* **Work to do**: Each line of the material must be returned exactly.

════

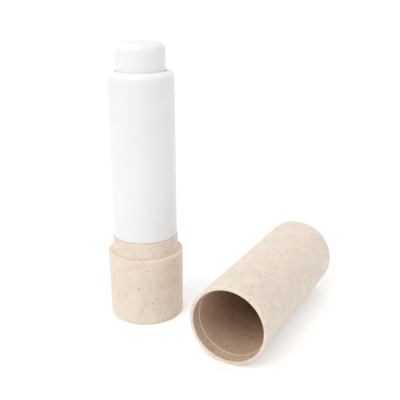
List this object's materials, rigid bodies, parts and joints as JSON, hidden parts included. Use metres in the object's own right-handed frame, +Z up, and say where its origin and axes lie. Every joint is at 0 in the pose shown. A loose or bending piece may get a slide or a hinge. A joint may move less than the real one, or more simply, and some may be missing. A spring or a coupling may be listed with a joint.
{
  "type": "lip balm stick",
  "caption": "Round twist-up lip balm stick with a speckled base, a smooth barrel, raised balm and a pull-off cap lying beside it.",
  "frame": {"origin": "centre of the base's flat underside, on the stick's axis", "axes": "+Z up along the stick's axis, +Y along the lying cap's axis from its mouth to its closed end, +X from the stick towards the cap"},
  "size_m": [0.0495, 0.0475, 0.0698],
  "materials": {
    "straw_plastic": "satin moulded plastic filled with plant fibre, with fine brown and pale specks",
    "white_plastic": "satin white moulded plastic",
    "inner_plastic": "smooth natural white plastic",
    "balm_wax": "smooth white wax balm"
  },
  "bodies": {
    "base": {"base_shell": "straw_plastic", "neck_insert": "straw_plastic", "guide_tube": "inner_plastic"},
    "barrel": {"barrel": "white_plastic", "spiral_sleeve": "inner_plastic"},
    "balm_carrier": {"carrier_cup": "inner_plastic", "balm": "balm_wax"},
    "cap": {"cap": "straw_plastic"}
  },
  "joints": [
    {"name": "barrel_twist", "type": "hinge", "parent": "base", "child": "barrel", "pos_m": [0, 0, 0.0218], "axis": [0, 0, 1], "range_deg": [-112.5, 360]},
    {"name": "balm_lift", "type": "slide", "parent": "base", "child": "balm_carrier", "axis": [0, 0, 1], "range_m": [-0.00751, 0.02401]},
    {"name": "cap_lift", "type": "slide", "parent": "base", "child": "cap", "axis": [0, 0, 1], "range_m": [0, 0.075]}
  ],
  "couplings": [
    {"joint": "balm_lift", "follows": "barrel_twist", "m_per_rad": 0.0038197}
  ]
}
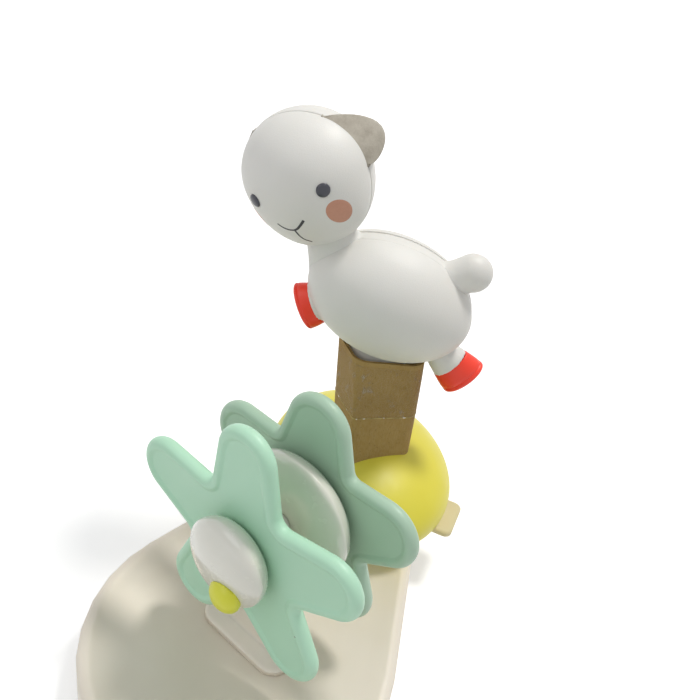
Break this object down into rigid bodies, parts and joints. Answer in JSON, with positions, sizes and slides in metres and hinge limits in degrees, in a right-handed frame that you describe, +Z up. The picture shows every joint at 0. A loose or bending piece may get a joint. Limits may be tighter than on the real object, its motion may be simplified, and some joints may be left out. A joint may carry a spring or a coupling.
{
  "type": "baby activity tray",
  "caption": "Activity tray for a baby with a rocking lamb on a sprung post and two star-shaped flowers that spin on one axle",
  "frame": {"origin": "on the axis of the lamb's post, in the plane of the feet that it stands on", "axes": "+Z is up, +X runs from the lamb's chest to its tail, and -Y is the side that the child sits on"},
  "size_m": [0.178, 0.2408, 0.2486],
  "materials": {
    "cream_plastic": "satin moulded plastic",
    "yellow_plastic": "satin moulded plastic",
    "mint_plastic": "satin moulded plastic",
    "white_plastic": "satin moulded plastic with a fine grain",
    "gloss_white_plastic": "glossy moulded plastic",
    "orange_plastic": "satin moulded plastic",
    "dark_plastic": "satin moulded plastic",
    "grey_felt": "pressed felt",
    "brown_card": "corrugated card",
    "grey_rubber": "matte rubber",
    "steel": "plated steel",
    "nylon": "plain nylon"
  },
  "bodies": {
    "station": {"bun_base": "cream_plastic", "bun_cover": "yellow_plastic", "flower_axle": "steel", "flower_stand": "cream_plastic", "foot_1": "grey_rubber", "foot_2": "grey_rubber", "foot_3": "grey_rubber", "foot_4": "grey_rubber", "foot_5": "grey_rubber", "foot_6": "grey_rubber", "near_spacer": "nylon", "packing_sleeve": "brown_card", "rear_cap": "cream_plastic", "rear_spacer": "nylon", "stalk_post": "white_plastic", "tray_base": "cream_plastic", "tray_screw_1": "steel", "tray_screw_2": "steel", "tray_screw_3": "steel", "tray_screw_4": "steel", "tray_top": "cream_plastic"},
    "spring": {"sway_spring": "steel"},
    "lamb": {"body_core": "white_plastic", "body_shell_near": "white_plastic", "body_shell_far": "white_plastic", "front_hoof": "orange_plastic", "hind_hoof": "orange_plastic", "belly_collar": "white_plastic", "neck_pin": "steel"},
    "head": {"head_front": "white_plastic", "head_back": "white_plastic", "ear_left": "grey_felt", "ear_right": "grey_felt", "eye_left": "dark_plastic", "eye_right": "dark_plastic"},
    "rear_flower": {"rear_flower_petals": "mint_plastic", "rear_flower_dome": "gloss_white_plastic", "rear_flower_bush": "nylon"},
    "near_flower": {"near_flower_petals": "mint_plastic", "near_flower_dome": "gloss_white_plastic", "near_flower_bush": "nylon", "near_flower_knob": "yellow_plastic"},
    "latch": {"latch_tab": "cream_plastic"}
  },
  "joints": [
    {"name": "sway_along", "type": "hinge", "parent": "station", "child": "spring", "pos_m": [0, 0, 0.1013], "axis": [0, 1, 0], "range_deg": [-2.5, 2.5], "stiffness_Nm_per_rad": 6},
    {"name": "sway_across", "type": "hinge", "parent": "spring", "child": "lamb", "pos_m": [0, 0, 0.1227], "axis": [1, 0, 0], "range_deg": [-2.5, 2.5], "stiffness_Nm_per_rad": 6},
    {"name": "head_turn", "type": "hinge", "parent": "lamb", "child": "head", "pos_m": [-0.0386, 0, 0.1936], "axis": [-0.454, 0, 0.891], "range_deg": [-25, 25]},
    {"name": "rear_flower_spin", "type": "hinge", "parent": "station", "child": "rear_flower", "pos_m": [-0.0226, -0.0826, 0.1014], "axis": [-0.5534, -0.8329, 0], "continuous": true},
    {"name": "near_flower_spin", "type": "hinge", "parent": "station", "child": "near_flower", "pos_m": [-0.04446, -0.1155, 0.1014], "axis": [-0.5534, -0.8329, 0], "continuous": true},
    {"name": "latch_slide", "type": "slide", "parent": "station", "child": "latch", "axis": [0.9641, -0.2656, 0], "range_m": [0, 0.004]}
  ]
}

════

* **Response to the task**:
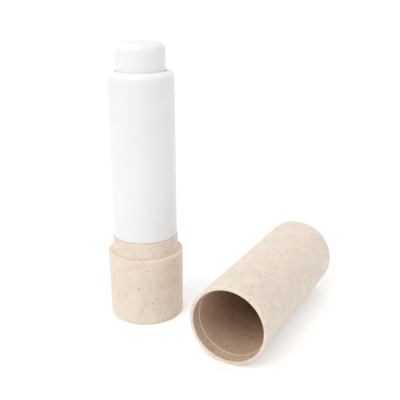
List this object's materials, rigid bodies, parts and joints as JSON, hidden parts included. Use metres in the object's own right-handed frame, +Z up, and say where its origin and axes lie. Every joint is at 0 in the pose shown. A loose or bending piece may get a slide or a hinge. A joint may move less than the real one, or more simply, and some may be missing. A spring or a coupling may be listed with a joint.
{
  "type": "lip balm stick",
  "caption": "Round twist-up lip balm stick with a speckled base, a smooth barrel, raised balm and a pull-off cap lying beside it.",
  "frame": {"origin": "centre of the base's flat underside, on the stick's axis", "axes": "+Z up along the stick's axis, +Y along the lying cap's axis from its mouth to its closed end, +X from the stick towards the cap"},
  "size_m": [0.0495, 0.0475, 0.0698],
  "materials": {
    "straw_plastic": "satin moulded plastic filled with plant fibre, with fine brown and pale specks",
    "white_plastic": "satin white moulded plastic",
    "inner_plastic": "smooth natural white plastic",
    "balm_wax": "smooth white wax balm"
  },
  "bodies": {
    "base": {"base_shell": "straw_plastic", "neck_insert": "straw_plastic", "guide_tube": "inner_plastic"},
    "barrel": {"barrel": "white_plastic", "spiral_sleeve": "inner_plastic"},
    "balm_carrier": {"carrier_cup": "inner_plastic", "balm": "balm_wax"},
    "cap": {"cap": "straw_plastic"}
  },
  "joints": [
    {"name": "barrel_twist", "type": "hinge", "parent": "base", "child": "barrel", "pos_m": [0, 0, 0.0218], "axis": [0, 0, 1], "range_deg": [-112.5, 360]},
    {"name": "balm_lift", "type": "slide", "parent": "base", "child": "balm_carrier", "axis": [0, 0, 1], "range_m": [-0.00751, 0.02401]},
    {"name": "cap_lift", "type": "slide", "parent": "base", "child": "cap", "axis": [0, 0, 1], "range_m": [0, 0.075]}
  ],
  "couplings": [
    {"joint": "balm_lift", "follows": "barrel_twist", "m_per_rad": 0.0038197}
  ]
}
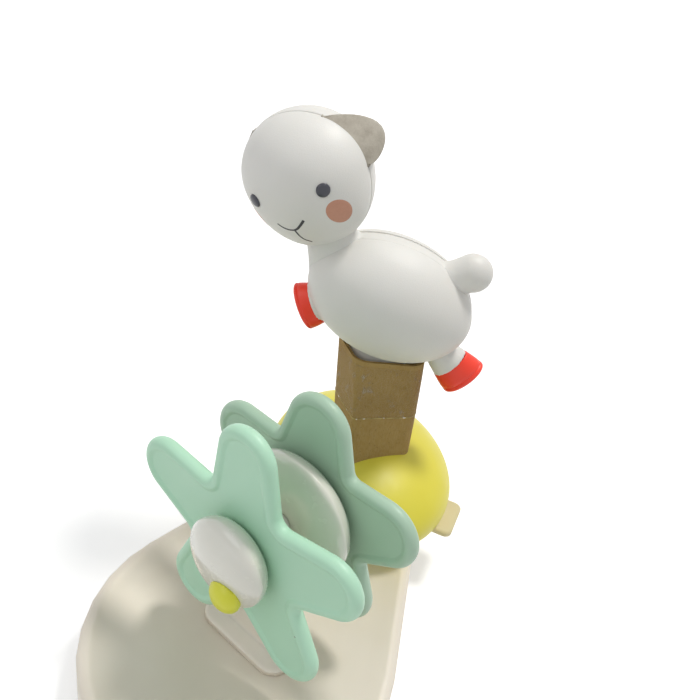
Break this object down into rigid bodies, parts and joints. Answer in JSON, with positions, sizes and slides in metres and hinge limits in degrees, in a right-handed frame that you describe, +Z up. The picture shows every joint at 0. A loose or bending piece may get a joint. Limits may be tighter than on the real object, its motion may be simplified, and some joints may be left out. A joint may carry a spring or a coupling.
{
  "type": "baby activity tray",
  "caption": "Activity tray for a baby with a rocking lamb on a sprung post and two star-shaped flowers that spin on one axle",
  "frame": {"origin": "on the axis of the lamb's post, in the plane of the feet that it stands on", "axes": "+Z is up, +X runs from the lamb's chest to its tail, and -Y is the side that the child sits on"},
  "size_m": [0.178, 0.2408, 0.2486],
  "materials": {
    "cream_plastic": "satin moulded plastic",
    "yellow_plastic": "satin moulded plastic",
    "mint_plastic": "satin moulded plastic",
    "white_plastic": "satin moulded plastic with a fine grain",
    "gloss_white_plastic": "glossy moulded plastic",
    "orange_plastic": "satin moulded plastic",
    "dark_plastic": "satin moulded plastic",
    "grey_felt": "pressed felt",
    "brown_card": "corrugated card",
    "grey_rubber": "matte rubber",
    "steel": "plated steel",
    "nylon": "plain nylon"
  },
  "bodies": {
    "station": {"bun_base": "cream_plastic", "bun_cover": "yellow_plastic", "flower_axle": "steel", "flower_stand": "cream_plastic", "foot_1": "grey_rubber", "foot_2": "grey_rubber", "foot_3": "grey_rubber", "foot_4": "grey_rubber", "foot_5": "grey_rubber", "foot_6": "grey_rubber", "near_spacer": "nylon", "packing_sleeve": "brown_card", "rear_cap": "cream_plastic", "rear_spacer": "nylon", "stalk_post": "white_plastic", "tray_base": "cream_plastic", "tray_screw_1": "steel", "tray_screw_2": "steel", "tray_screw_3": "steel", "tray_screw_4": "steel", "tray_top": "cream_plastic"},
    "spring": {"sway_spring": "steel"},
    "lamb": {"body_core": "white_plastic", "body_shell_near": "white_plastic", "body_shell_far": "white_plastic", "front_hoof": "orange_plastic", "hind_hoof": "orange_plastic", "belly_collar": "white_plastic", "neck_pin": "steel"},
    "head": {"head_front": "white_plastic", "head_back": "white_plastic", "ear_left": "grey_felt", "ear_right": "grey_felt", "eye_left": "dark_plastic", "eye_right": "dark_plastic"},
    "rear_flower": {"rear_flower_petals": "mint_plastic", "rear_flower_dome": "gloss_white_plastic", "rear_flower_bush": "nylon"},
    "near_flower": {"near_flower_petals": "mint_plastic", "near_flower_dome": "gloss_white_plastic", "near_flower_bush": "nylon", "near_flower_knob": "yellow_plastic"},
    "latch": {"latch_tab": "cream_plastic"}
  },
  "joints": [
    {"name": "sway_along", "type": "hinge", "parent": "station", "child": "spring", "pos_m": [0, 0, 0.1013], "axis": [0, 1, 0], "range_deg": [-2.5, 2.5], "stiffness_Nm_per_rad": 6},
    {"name": "sway_across", "type": "hinge", "parent": "spring", "child": "lamb", "pos_m": [0, 0, 0.1227], "axis": [1, 0, 0], "range_deg": [-2.5, 2.5], "stiffness_Nm_per_rad": 6},
    {"name": "head_turn", "type": "hinge", "parent": "lamb", "child": "head", "pos_m": [-0.0386, 0, 0.1936], "axis": [-0.454, 0, 0.891], "range_deg": [-25, 25]},
    {"name": "rear_flower_spin", "type": "hinge", "parent": "station", "child": "rear_flower", "pos_m": [-0.0226, -0.0826, 0.1014], "axis": [-0.5534, -0.8329, 0], "continuous": true},
    {"name": "near_flower_spin", "type": "hinge", "parent": "station", "child": "near_flower", "pos_m": [-0.04446, -0.1155, 0.1014], "axis": [-0.5534, -0.8329, 0], "continuous": true},
    {"name": "latch_slide", "type": "slide", "parent": "station", "child": "latch", "axis": [0.9641, -0.2656, 0], "range_m": [0, 0.004]}
  ]
}